Bank of Tokyo-Mitsubishi UFJ: ERU/USD Analysis

EUR/USD – neutral bias – (1.3550-1.3850)

For the first time we can remember for a considerable period, the EUR/USD rate broke below the bottom of the weekly range we set last week at 1.3700.

That’s a reflection of two facts – firstly the low volatility in the EUR/USD market and secondly the lack of incidents of downside corrections in EUR/USD this year. Indeed, the correction since last week’s ECB meeting is the sharpest since the ECB last eased its monetary stance in November last year. Technically, this correction is looking more and more significant – the point being that the trendline support from the July 2013 low, the February 2014 low and the low in early April was breached.

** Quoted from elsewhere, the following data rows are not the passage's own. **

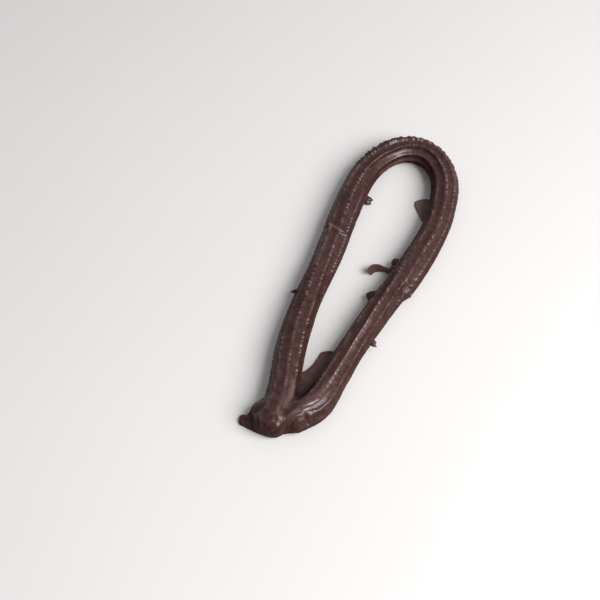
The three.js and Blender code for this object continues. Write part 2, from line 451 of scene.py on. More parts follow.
# Beads on a crest, and where neighbours have run together.
BEAD_RANDOMNESS = 0.9
BEAD_FALL = (0.1, 0.48)  # distance from a bead's middle over which it falls away
BEAD_RANGE, TOOTH_RANGE, MERGE_RANGE = (-0.6, 0.35), (-0.6, 0.4), (0.0, 0.3)
MERGE_MOST, MERGE_FILL = 0.85, 0.65  # merging at the ends, and how full it makes a gap
INNER_LOSS, OUTER_LOSS = 0.85, 0.35  # beads missing on the sides of the loop
OUTER_EDGE = 3  # higher values keep the loss to the very outside
SIDE_TOP, UPPER_TOP = 0.12, 0.88  # a bead's height everywhere, and more on the top
BEAD_DIP, SIDE_DIP, UPPER_DIP = 0.4, 0.3, 0.7  # the gaps between beads are dips
TOOTH_MIDDLE = 0.6  # a tooth rises above the crest from here, and a gap sinks below

LEAST_DOWN = 0.01  # keeps the flat underside's distance finite on the upper half


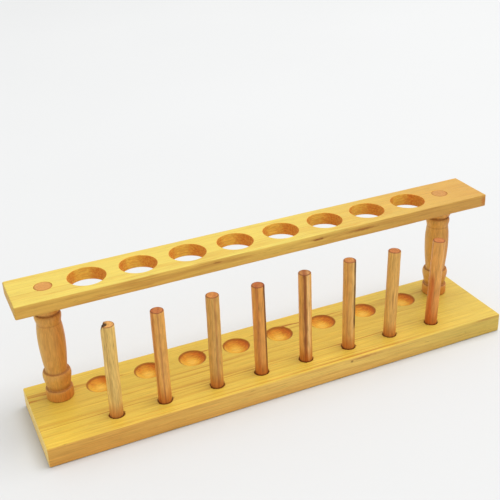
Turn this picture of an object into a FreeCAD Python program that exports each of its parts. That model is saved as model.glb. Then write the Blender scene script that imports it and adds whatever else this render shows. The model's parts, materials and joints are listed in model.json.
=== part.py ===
# Wooden rack for eight laboratory test tubes, with a front row of eight drying pegs.
#
# Two flat boards are held apart by two lathe-turned posts. The narrow upper board, the rail,
# has a row of round holes that the tubes stand in. The wide lower board, the base, has a
# shallow dish under each hole and a glued peg in front of each dish.
#
# Sizes are in millimetres. X runs along the rack, Y towards its back and Z up. The origin lies
# on the surface that the rack stands on, below the middle of the rail's length.
import FreeCAD
import Part
import os
from FreeCAD import Vector
from math import sqrt

# Boards
BASE_LENGTH = 300.0
BASE_WIDTH = 63.4
BASE_THICKNESS = 12.5
RAIL_WIDTH = 33.0
RAIL_THICKNESS = 8.0
RAIL_LEFT_OVERHANG = 0.6       # the rail is a little longer than the base at the left
RAIL_RIGHT_OVERHANG = 4.8      # and clearly longer at the right
EDGE_ROUND = 0.8               # sanded edges of both boards

# Row of tubes
TUBE_COUNT = 8
TUBE_ROW_SETBACK = 17.2        # from the base's back edge to the middle of the holes
TUBE_HOLE_DIAMETER = 22.0
TUBE_HOLE_RIM = 0.3            # sanded rim of each hole
END_HOLE_GAP = 24.7            # from a post's axis to the axis of the nearest hole
DISH_DIAMETER = 17.2
DISH_DEPTH = 3.5
DISH_DRIFT = (-0.4, -0.9, -2.4, -2.9, -2.9, -1.9, -1.4, -0.9)   # sideways, bored by eye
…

The data calendar is pretty light next week but we would highlight the FOMC minutes from the US as being an important event. The minutes from the April 29th-30th meeting included the Board of Governors filing a public meeting notice to discuss “medium-term policy issues”, meaning there might well have been formal discussions on exit strategies that might have included plans to control liquidity as policy is reversed. Still, there is a market disconnect between US rates and fundamentals that suggests forced buying of government bonds that may keep yields capped for now.

While the correction lower in EUR/USD is significant, we are inclined to think the euro will stabilise ahead of the key event the following week – the ECB meeting. As indicated in Topic 1, we do not think the EU elections starting next Thursday will have much influence on financial market direction or volatility.